* Start *
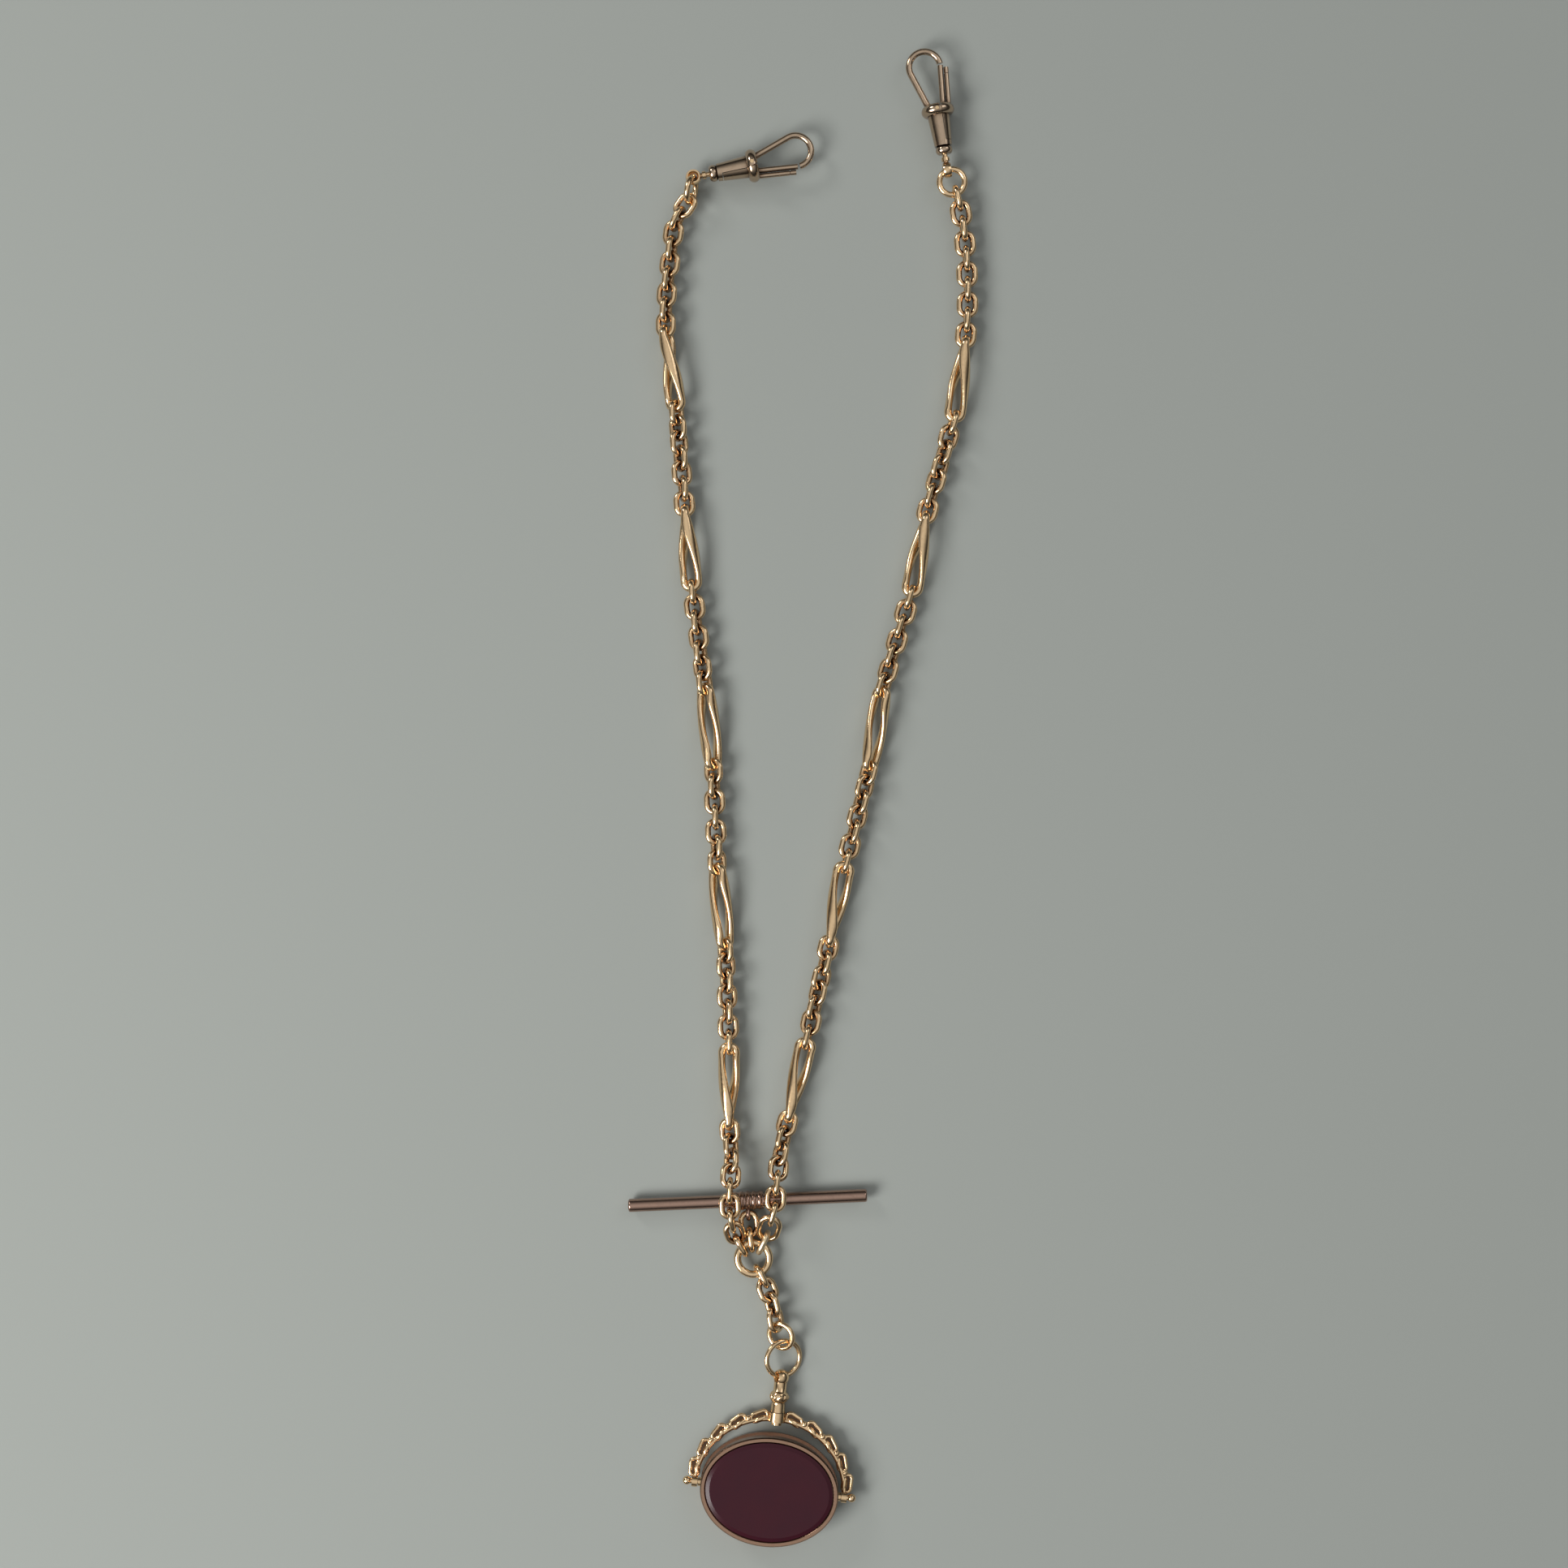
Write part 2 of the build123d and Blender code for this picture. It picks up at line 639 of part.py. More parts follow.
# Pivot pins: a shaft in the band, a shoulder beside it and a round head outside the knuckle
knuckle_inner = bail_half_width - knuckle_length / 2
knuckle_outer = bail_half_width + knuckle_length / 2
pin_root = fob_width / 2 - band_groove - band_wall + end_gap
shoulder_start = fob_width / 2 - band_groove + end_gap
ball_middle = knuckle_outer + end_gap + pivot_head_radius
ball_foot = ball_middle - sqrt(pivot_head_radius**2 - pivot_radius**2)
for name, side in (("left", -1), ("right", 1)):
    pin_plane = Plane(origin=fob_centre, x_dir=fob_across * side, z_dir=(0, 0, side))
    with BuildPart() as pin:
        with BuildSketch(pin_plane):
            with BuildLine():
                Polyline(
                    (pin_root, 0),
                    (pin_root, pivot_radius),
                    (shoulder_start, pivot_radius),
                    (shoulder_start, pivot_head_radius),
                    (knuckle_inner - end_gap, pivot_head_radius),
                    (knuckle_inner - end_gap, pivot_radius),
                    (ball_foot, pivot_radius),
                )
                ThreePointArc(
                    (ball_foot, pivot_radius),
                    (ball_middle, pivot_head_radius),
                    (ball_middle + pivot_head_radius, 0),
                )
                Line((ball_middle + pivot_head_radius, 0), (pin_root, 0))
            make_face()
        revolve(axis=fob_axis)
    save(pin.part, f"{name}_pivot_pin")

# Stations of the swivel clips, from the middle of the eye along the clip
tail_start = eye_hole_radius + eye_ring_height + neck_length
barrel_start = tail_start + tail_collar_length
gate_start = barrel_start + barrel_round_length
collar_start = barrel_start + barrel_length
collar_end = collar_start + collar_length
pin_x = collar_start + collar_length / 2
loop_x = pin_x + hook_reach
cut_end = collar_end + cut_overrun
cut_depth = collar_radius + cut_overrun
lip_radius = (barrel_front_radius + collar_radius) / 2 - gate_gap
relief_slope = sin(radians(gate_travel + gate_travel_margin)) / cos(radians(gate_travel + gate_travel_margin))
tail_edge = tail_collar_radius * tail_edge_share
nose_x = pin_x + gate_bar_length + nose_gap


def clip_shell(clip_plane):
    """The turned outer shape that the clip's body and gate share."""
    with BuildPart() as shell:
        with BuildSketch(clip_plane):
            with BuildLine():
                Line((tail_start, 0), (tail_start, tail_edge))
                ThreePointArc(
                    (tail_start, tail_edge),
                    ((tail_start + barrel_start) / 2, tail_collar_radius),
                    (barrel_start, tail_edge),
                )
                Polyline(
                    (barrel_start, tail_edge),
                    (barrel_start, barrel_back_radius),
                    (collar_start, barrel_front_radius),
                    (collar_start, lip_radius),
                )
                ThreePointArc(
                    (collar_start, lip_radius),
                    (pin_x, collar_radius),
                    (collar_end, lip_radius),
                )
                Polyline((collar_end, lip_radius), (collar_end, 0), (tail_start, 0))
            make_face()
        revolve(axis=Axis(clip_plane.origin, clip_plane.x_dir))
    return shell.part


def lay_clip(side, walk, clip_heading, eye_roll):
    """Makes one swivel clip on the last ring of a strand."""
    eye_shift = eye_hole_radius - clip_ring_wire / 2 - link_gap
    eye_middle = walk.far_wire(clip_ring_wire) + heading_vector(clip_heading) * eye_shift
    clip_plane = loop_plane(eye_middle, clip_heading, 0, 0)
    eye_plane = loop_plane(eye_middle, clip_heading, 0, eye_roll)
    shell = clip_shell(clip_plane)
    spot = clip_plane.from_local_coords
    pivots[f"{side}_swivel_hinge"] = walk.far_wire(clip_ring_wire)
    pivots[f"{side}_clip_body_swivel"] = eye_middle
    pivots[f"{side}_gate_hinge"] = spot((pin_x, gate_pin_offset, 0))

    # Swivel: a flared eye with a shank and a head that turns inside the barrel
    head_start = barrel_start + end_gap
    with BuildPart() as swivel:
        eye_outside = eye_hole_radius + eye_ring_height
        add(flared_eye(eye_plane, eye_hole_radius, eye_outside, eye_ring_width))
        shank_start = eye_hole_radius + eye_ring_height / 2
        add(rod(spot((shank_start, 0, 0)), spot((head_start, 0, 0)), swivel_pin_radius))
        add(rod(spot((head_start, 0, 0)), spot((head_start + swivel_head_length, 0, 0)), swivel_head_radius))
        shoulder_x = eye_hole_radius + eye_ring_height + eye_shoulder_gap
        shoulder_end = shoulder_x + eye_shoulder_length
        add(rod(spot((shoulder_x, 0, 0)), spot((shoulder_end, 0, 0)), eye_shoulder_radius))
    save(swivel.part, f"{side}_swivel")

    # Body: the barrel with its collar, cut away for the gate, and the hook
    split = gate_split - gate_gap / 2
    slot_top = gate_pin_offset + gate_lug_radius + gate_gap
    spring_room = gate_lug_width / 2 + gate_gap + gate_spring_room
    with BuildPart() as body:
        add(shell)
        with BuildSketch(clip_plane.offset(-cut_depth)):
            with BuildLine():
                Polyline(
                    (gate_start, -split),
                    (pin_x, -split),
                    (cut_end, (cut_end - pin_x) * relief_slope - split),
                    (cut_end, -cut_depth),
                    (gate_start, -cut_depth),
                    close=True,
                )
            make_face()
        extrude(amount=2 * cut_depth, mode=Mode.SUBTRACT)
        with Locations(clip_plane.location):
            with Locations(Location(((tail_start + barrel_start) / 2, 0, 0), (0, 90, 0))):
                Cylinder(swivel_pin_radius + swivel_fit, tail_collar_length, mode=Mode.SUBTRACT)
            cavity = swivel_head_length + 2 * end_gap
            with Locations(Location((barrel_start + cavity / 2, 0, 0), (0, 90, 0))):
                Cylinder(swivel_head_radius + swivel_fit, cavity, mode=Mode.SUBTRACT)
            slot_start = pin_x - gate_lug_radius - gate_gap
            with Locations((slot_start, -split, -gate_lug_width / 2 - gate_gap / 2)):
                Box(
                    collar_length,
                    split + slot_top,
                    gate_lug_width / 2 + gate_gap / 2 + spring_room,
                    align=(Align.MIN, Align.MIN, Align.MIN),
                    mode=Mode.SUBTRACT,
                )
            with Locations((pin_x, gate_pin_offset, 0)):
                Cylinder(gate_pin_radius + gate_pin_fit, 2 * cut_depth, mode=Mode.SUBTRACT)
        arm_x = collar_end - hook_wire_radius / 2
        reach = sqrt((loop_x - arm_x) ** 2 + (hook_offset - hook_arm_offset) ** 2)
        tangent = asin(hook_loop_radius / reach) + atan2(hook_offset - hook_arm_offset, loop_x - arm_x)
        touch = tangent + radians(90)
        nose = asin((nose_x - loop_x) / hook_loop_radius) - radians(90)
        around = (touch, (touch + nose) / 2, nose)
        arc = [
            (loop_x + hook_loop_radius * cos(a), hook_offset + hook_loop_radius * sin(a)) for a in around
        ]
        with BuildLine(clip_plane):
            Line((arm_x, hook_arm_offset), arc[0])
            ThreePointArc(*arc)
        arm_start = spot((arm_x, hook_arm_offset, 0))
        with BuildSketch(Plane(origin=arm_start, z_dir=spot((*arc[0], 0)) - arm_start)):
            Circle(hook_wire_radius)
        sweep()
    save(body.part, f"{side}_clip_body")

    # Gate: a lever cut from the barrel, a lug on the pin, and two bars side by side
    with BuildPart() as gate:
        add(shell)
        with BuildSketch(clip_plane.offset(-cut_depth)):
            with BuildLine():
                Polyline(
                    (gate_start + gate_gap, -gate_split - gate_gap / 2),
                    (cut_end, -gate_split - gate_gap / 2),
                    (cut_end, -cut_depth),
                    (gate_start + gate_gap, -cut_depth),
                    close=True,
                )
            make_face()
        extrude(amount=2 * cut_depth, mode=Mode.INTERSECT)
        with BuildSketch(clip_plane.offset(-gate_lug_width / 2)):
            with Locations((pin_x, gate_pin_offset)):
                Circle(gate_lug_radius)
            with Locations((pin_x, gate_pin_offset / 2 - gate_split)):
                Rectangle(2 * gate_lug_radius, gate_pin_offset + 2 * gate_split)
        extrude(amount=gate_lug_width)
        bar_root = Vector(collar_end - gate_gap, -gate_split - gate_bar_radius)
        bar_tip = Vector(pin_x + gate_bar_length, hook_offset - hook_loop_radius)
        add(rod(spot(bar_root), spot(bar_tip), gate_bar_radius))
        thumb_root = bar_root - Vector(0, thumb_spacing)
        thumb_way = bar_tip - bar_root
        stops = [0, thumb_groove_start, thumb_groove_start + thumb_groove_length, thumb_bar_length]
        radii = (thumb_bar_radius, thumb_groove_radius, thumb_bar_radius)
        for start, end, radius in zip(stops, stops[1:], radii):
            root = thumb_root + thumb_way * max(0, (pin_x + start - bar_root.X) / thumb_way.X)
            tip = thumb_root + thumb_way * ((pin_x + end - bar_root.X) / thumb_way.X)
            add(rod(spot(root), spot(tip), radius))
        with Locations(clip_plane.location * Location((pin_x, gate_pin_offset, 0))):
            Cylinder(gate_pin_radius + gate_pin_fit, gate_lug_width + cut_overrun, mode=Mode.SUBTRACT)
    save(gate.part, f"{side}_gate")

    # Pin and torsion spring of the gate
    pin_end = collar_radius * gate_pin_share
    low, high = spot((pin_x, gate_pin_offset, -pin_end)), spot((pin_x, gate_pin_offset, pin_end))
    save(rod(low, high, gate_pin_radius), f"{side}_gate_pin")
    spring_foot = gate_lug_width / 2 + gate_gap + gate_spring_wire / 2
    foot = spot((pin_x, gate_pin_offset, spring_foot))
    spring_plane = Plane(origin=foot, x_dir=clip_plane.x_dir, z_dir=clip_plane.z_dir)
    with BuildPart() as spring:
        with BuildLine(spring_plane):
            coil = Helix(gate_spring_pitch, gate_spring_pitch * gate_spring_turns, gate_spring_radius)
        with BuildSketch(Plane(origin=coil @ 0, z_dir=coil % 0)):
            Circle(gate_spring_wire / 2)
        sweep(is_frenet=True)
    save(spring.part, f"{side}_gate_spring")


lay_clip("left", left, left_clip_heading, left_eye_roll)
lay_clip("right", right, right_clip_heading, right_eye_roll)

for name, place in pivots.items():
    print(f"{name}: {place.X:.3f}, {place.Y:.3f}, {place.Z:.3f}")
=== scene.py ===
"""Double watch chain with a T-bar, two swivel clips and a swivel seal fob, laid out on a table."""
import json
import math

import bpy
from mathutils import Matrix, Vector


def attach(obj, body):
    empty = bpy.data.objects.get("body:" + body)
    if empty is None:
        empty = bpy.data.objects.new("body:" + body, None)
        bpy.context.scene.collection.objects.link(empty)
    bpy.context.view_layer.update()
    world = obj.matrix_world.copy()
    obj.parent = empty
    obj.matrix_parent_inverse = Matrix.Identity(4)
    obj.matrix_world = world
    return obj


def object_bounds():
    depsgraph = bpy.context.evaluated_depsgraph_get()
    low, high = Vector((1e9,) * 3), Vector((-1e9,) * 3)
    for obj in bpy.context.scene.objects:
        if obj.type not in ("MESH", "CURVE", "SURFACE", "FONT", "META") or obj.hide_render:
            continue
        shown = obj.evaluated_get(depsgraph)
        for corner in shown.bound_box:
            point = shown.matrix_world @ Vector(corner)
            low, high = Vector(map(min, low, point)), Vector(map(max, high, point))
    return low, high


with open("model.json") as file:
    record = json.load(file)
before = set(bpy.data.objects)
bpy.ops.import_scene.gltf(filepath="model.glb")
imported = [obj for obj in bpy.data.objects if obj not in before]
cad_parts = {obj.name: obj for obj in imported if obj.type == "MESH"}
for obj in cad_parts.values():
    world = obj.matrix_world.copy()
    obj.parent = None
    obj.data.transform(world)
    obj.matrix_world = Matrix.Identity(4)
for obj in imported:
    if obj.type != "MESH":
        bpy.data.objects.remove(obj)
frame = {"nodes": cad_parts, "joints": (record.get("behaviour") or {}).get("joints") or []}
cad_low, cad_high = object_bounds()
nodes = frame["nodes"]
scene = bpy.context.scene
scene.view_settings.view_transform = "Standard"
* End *
Nothing but the lines from the one with "left, left_clip_heading, left_eye_roll)" to the one with "obj.data.transform(world)" should be echoed, both of them included, exactly as written.

Written solution.
lay_clip("left", left, left_clip_heading, left_eye_roll)
lay_clip("right", right, right_clip_heading, right_eye_roll)

for name, place in pivots.items():
    print(f"{name}: {place.X:.3f}, {place.Y:.3f}, {place.Z:.3f}")
=== scene.py ===
"""Double watch chain with a T-bar, two swivel clips and a swivel seal fob, laid out on a table."""
import json
import math

import bpy
from mathutils import Matrix, Vector


def attach(obj, body):
    empty = bpy.data.objects.get("body:" + body)
    if empty is None:
        empty = bpy.data.objects.new("body:" + body, None)
        bpy.context.scene.collection.objects.link(empty)
    bpy.context.view_layer.update()
    world = obj.matrix_world.copy()
    obj.parent = empty
    obj.matrix_parent_inverse = Matrix.Identity(4)
    obj.matrix_world = world
    return obj


def object_bounds():
    depsgraph = bpy.context.evaluated_depsgraph_get()
    low, high = Vector((1e9,) * 3), Vector((-1e9,) * 3)
    for obj in bpy.context.scene.objects:
        if obj.type not in ("MESH", "CURVE", "SURFACE", "FONT", "META") or obj.hide_render:
            continue
        shown = obj.evaluated_get(depsgraph)
        for corner in shown.bound_box:
            point = shown.matrix_world @ Vector(corner)
            low, high = Vector(map(min, low, point)), Vector(map(max, high, point))
    return low, high


with open("model.json") as file:
    record = json.load(file)
before = set(bpy.data.objects)
bpy.ops.import_scene.gltf(filepath="model.glb")
imported = [obj for obj in bpy.data.objects if obj not in before]
cad_parts = {obj.name: obj for obj in imported if obj.type == "MESH"}
for obj in cad_parts.values():
    world = obj.matrix_world.copy()
    obj.parent = None
    obj.data.transform(world)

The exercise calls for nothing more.